>> START

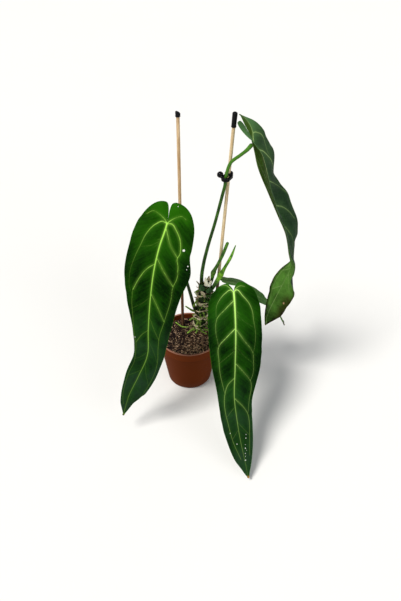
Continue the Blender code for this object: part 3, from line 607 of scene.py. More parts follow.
def blade_frame(leaf, row_step, lobe_rows):
    """Each row across a blade: its place along the midrib, its table, sides, normals and edges."""
    table = np.array([(*s.point, *s.facing, s.left, s.right, s.fold + s.more, s.fold)
                      for s in STATIONS[leaf.name]], float)
    knots = along(table[:, :3])
    junction, shoulder = knots[1], knots[2]
    table[0, 6:8] = table[1, 6:8]
    angles = np.linspace(math.pi / 2, 0, lobe_rows)
    count = round((knots[-1] - junction) / row_step)
    where = np.concatenate([junction * (1 - np.sin(angles)),
                            np.linspace(junction, knots[-1], count + 1)[1:]])
    rows = smooth(table, knots, where)
    tangents = unit(np.gradient(rows[:, :3], where, axis=0))
    sides = unit(np.cross(rows[:, 3:6], tangents))
    normals = np.cross(tangents, sides)
    outer = np.maximum(rows[:, 6:8], 0.0)
    round_off = np.clip((shoulder - where) / shoulder, 0, 1)[:, None]
    wide = np.stack([np.interp(where, knots[:3], table[:3, 6 + half]) for half in (0, 1)], axis=1)
    lobe_edge = leaf.lobe + (wide - leaf.lobe) * np.sqrt(1 - round_off**2)
    outer = np.where(where[:, None] < shoulder, lobe_edge, outer)
    back = np.clip((junction - where) / junction, 0, 1)
    inner = leaf.lobe * (1 - (1 - back**leaf.sinus) ** (1 / leaf.sinus))
    return where - junction, rows, sides, normals, outer, inner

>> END

Stated exercise => Copy all of the material word for word.

Exercise answer =>
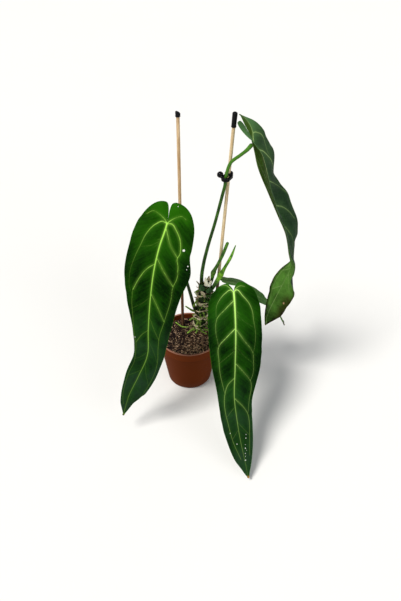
Continue the Blender code for this object: part 3, from line 607 of scene.py. More parts follow.
def blade_frame(leaf, row_step, lobe_rows):
    """Each row across a blade: its place along the midrib, its table, sides, normals and edges."""
    table = np.array([(*s.point, *s.facing, s.left, s.right, s.fold + s.more, s.fold)
                      for s in STATIONS[leaf.name]], float)
    knots = along(table[:, :3])
    junction, shoulder = knots[1], knots[2]
    table[0, 6:8] = table[1, 6:8]
    angles = np.linspace(math.pi / 2, 0, lobe_rows)
    count = round((knots[-1] - junction) / row_step)
    where = np.concatenate([junction * (1 - np.sin(angles)),
                            np.linspace(junction, knots[-1], count + 1)[1:]])
    rows = smooth(table, knots, where)
    tangents = unit(np.gradient(rows[:, :3], where, axis=0))
    sides = unit(np.cross(rows[:, 3:6], tangents))
    normals = np.cross(tangents, sides)
    outer = np.maximum(rows[:, 6:8], 0.0)
    round_off = np.clip((shoulder - where) / shoulder, 0, 1)[:, None]
    wide = np.stack([np.interp(where, knots[:3], table[:3, 6 + half]) for half in (0, 1)], axis=1)
    lobe_edge = leaf.lobe + (wide - leaf.lobe) * np.sqrt(1 - round_off**2)
    outer = np.where(where[:, None] < shoulder, lobe_edge, outer)
    back = np.clip((junction - where) / junction, 0, 1)
    inner = leaf.lobe * (1 - (1 - back**leaf.sinus) ** (1 / leaf.sinus))
    return where - junction, rows, sides, normals, outer, inner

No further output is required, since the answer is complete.